From cameras to self-driving cars, many of today’s technologies depend on artificial intelligence to extract meaning from visual information. Today’s AI technology has artificial neural networks at its core, and most of the time we can trust these AI computer vision systems to see things the way we do — but sometimes they falter.
According to MIT and IBM research scientists, one way to improve computer vision is to instruct the artificial neural networks that they rely on to deliberately mimic the way the brain’s biological neural network processes visual images.
Researchers led by MIT Professor James DiCarlo, the director of MIT’s Quest for Intelligence and member of the MIT-IBM Watson AI Lab, have made a computer vision model more robust by training it to work like a part of the brain that humans and other primates rely on for object recognition. This May, at the International Conference on Learning Representations, the team reported that when they trained an artificial neural network using neural activity patterns in the brain’s inferior temporal (IT) cortex, the artificial neural network was more robustly able to identify objects in images than a model that lacked that neural training.
And the model’s interpretations of images more closely matched what humans saw, even when images included minor distortions that made the task more difficult.
Comparing neural circuits
Many of the artificial neural networks used for computer vision already resemble the multilayered brain circuits that process visual information in humans and other primates. Like the brain, they use neuron-like units that work together to process information.
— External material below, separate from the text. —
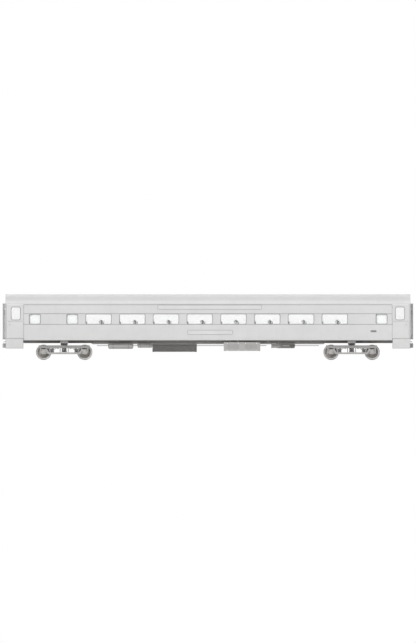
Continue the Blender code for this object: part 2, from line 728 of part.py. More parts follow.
def bogie_bolster(name, pivot, holder):
    """The sprung cross beam that carries the body, with its springs and spring plank."""
    pieces = [cuboid((pivot - BOLSTER_HALF, pivot + BOLSTER_HALF),
                     (-BOLSTER_REACH, BOLSTER_REACH), BOLSTER_Z),
              cylinder((pivot, 0, BOWL_TOP - BOWL_DEPTH / 2), (0, 0, 1), BOWL_RADIUS, BOWL_DEPTH),
              cuboid((pivot - PLANK_HALF, pivot + PLANK_HALF), (-PLANK_REACH, PLANK_REACH),
                     PLANK_Z)]
    spring_low = PLANK_Z[1] - BITE
    spring_high = BOLSTER_Z[0] + 2 * BITE
    for side in (1, -1):
        across = side * BOLSTER_SPRING_Y
        pieces.append(cylinder((pivot, across, (spring_low + spring_high) / 2), (0, 0, 1),
                               BOLSTER_SPRING_RADIUS, spring_high - spring_low, 16))
        pieces.append(cuboid((pivot - BEARING_HALF, pivot + BEARING_HALF),
                             (across - BEARING_HALF, across + BEARING_HALF),
                             (BOLSTER_Z[1] - BITE, BEARING_TOP)))
    part(name + "_bogie_bolster", join(*pieces), (pivot, 0, PLATE_LOW), "bogie_steel",
         parent=holder)


def bogie_side_gear(name, pivot, side, holder):
    """Two axle boxes joined by the equalizer beam, with the springs that stand on it."""
    pieces = []
    bores = []
    spring_low = SPRING_SEAT_Z[1] - BITE
    for axle in (1, -1):
        middle = pivot + axle * HALF_WHEELBASE
        pieces.append(cuboid((middle - AXLE_BOX_HALF, middle + AXLE_BOX_HALF),
                             (side * AXLE_BOX_Y[0], side * AXLE_BOX_Y[1]),
                             (AXLE_Z - AXLE_BOX_BELOW, AXLE_Z + AXLE_BOX_ABOVE)))
        bores.append(cylinder((middle, side * AXLE_BORE_Y, AXLE_Z), (0, 1, 0), AXLE_BORE,
                              AXLE_BORE_LENGTH))
        seat = pivot + axle * GEAR_SPRING_X
        pieces.append(cuboid((seat - SPRING_SEAT_HALF, seat + SPRING_SEAT_HALF),
                             (side * SPRING_SEAT_Y[0], side * SPRING_SEAT_Y[1]), SPRING_SEAT_Z))
        pieces.append(cylinder((seat, side * GEAR_SPRING_Y, (spring_low + GEAR_SPRING_TOP) / 2),
                               (0, 0, 1), GEAR_SPRING_RADIUS, GEAR_SPRING_TOP - spring_low, 16))
    half = EQUALIZER_TOP + EQUALIZER_FOOT
    outline = [(pivot + along, up) for along, up in mirrored(half)]
    beam = slab([outline], "XZ", side * EQUALIZER[0], side * EQUALIZER[1])
    gear = cut(join(beam, *pieces), *bores)
    part(name + "_side_gear", gear, (pivot, side * SIDE_FRAME[1], AXLE_Z), "bogie_steel",
         parent=holder)


def wheelset(name, pivot, axle, holder):
    """An axle with its two wheels, turned from one profile."""
    tip = WHEEL_RADIUS + FLANGE
    face = WHEEL_BACK + RIM_WIDTH
    rim_inside = WHEEL_RADIUS - RIM_DEPTH
    web = WHEEL_BACK + WEB
    half = [(0, AXLE_END), (JOURNAL_RADIUS, AXLE_END), (JOURNAL_RADIUS, JOURNAL_START),
            WHEEL_SEAT, (HUB_RADIUS, web + 0.030), (rim_inside, web + 0.020),
            (rim_inside, face), (WHEEL_RADIUS - 0.004, face),
            (WHEEL_RADIUS, WHEEL_BACK + 0.045), (tip, WHEEL_BACK + 0.020),
            (tip, WHEEL_BACK + 0.010), (rim_inside, WHEEL_BACK),
            (HUB_RADIUS, WHEEL_BACK + 0.010), (AXLE_RADIUS, WHEEL_BACK - 0.050)]
    profile = half + [(radius, -along) for radius, along in reversed(half)]
    centre = (pivot + axle * HALF_WHEELBASE, 0, AXLE_Z)
    shape = turned(profile, centre, math.pi / WHEEL_SIDES)
    part(name, shape, centre, "wheel_steel", parent=holder, smooth=True)


def bogie(name, pivot):
    holder = bpy.data.objects.new(name + "_bogie_pivot", None)
    COACH.objects.link(holder)
    holder.location = (pivot, 0, PLATE_LOW)
    bogie_frame(name, pivot, holder)
    bogie_bolster(name, pivot, holder)
    bogie_side_gear(name + "_bogie_left", pivot, 1, holder)
    bogie_side_gear(name + "_bogie_right", pivot, -1, holder)
    wheelset(name + "_bogie_front_wheelset", pivot, 1, holder)
    wheelset(name + "_bogie_rear_wheelset", pivot, -1, holder)


def coupler(name, end):
    """A knuckle coupler on its shank, which swings about a pin in the underframe."""
    head = slab([[(end * along, end * across) for along, across in COUPLER_HEAD]], "XY",
                COUPLER_Z - HEAD_HALF_HEIGHT, COUPLER_Z + HEAD_HALF_HEIGHT)
    shank = cuboid((end * COUPLER_PIN_X, end * HEAD_START), (-SHANK_HALF, SHANK_HALF),
                   (COUPLER_Z - SHANK_HALF, COUPLER_Z + SHANK_HALF))
    eye = cylinder((end * COUPLER_PIN_X, 0, COUPLER_Z), (0, 0, 1), EYE_RADIUS, EYE_HEIGHT)
    part(name + "_coupler", join(head, shank, eye), (end * COUPLER_PIN_X, 0, COUPLER_Z),
         "bogie_steel")


# ---------------------------------------------------------------- the whole coach

def build():
    underframe()
    floor()
    roof()
    for name, side in (("left", 1), ("right", -1)):
        side_wall_and_glass(name, side)
        seats(name, side)
    for name, end in (("front", 1), ("rear", -1)):
        end_wall(name, end)
        diaphragm(name, end)
        coupler(name, end)
        inner_door(name + "_end_door", end, END_LEAF_X, END_LEAF_HALF, LEAF)
        inner_door(name + "_saloon_door", end, INNER_LEAF_X, INNER_LEAF_HALF, INNER_LEAF)
        bogie(name, end * BOGIE_X)
        for side_name, side in (("left", 1), ("right", -1)):
            corner = name + "_" + side_name
            side_door(corner, end, side)
            trap_door(corner, end, side)
            step_cover(corner, end, side)
            stair(corner, end, side)
    partitions("front", 1, FRONT_ROOMS, (), FRONT_PASSAGES)
    partitions("rear", -1, REAR_ROOMS, (REAR_CROSS_WALL,), REAR_PASSAGES)
    equipment_box("battery_box", -1, *BATTERY_BOX)
    equipment_box("air_conditioner", 1, *AIR_CONDITIONER)


clear_scene()
COACH = add_collection("passenger_coach")
MATERIALS = {name: make_material(name) for name in FINISHES}
build()
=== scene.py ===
"""Looks of the passenger coach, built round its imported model.

Units are metres. X runs along the coach with +X at its front, +Y is its left and Z is up.
The flange tips stand on Z = 0. Each function makes one kind of piece, for one side, end or
corner of the coach at a time.
"""
import math

import bmesh
import bpy
from mathutils import Matrix, Vector


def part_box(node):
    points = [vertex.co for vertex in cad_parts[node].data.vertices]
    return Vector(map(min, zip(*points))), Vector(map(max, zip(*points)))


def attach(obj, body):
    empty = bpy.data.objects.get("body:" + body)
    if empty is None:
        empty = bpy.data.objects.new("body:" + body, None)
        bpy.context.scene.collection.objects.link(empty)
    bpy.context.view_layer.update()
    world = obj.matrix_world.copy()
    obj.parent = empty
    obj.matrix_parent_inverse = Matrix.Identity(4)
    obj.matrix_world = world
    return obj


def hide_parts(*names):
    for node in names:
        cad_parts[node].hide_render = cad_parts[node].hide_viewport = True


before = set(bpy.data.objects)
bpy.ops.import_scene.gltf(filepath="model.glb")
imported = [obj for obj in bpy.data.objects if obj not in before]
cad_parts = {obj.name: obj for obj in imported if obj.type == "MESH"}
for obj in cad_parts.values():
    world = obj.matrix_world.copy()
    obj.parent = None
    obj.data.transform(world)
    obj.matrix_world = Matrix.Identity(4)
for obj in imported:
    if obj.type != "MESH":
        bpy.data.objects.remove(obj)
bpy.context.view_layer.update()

ENDS = (("front", 1), ("rear", -1))
SIDES = (("left", 1), ("right", -1))

# ---------------------------------------------------------------- places from the frame

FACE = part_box("left_side_wall")[1].y           # outer face of a side wall
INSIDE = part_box("left_side_wall")[0].y         # its inner face
JAMB_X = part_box("left_side_wall")[1].x
SIDE_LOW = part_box("left_side_wall")[0].z
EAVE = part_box("left_side_wall")[1].z
HALF_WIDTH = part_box("roof")[1].y
HALF_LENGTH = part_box("roof")[1].x
ROOF_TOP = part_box("roof")[1].z
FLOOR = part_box("floor")[1].z
POST_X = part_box("front_end_wall")[0].x
DOOR_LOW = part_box("front_left_lower_door")[0]
DOOR_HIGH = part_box("front_left_upper_door")[1]
DOOR_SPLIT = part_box("front_left_lower_door")[1].z
COVER_LOW, COVER_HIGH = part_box("front_left_step_cover")
TRAP_LOW, TRAP_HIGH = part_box("front_left_trap_door")
BOGIE_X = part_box("front_bogie_bolster")[0].x / 2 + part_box("front_bogie_bolster")[1].x / 2
AXLE_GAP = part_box("front_bogie_front_wheelset")[1].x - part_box("front_bogie_rear_wheelset")[1].x
AXLE_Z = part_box("front_bogie_front_wheelset")[1].z / 2
AXLE_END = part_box("front_bogie_front_wheelset")[1].y
COUPLER_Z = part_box("front_coupler")[0].z / 2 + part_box("front_coupler")[1].z / 2
COUPLER_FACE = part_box("front_coupler")[1].x
GANGWAY_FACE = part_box("front_diaphragm")[1].x

# ---------------------------------------------------------------- sizes that the frame leaves

WINDOW_LOW = 2.257
WINDOW_HIGH = 2.898
WINDOW_CORNER = 0.110
LARGE_WINDOW = 1.615
LARGE_COUNT = 8
LARGE_PITCH = 2.129
LARGE_CENTRE = 0.552
SMALL_WINDOW = 0.700
SMALL_CENTRES = (-10.920, -8.560, 10.960)
DOOR_WINDOW = (11.830, 12.410, 2.528, 3.338)
DOOR_WINDOW_CORNER = 0.120
ROOF_FULLNESS = 2.35
ROOF_STEPS = 96
ROOF_SKIN = 0.070
SEAT_PITCH = LARGE_PITCH / 2
PROUD = 0.008                # how far mouldings stand from the wall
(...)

As they are trained for a particular task, these layered components collectively and progressively process the visual information to complete the task — determining, for example, that an image depicts a bear or a car or a tree.
DiCarlo and others previously found that when such deep-learning computer vision systems establish efficient ways to solve visual problems, they end up with artificial circuits that work similarly to the neural circuits that process visual information in our own brains.
That resemblance is helping neuroscientists deepen their understanding of the brain. By demonstrating ways visual information can be processed to make sense of images, computational models suggest hypotheses about how the brain might accomplish the same task.
“As vision systems get better at performing in the real world, some of them turn out to be more human-like in their internal processing. That’s useful from an understanding-biology point of view,” says DiCarlo, who is also a professor of brain and cognitive sciences and an investigator at the McGovern Institute for Brain Research.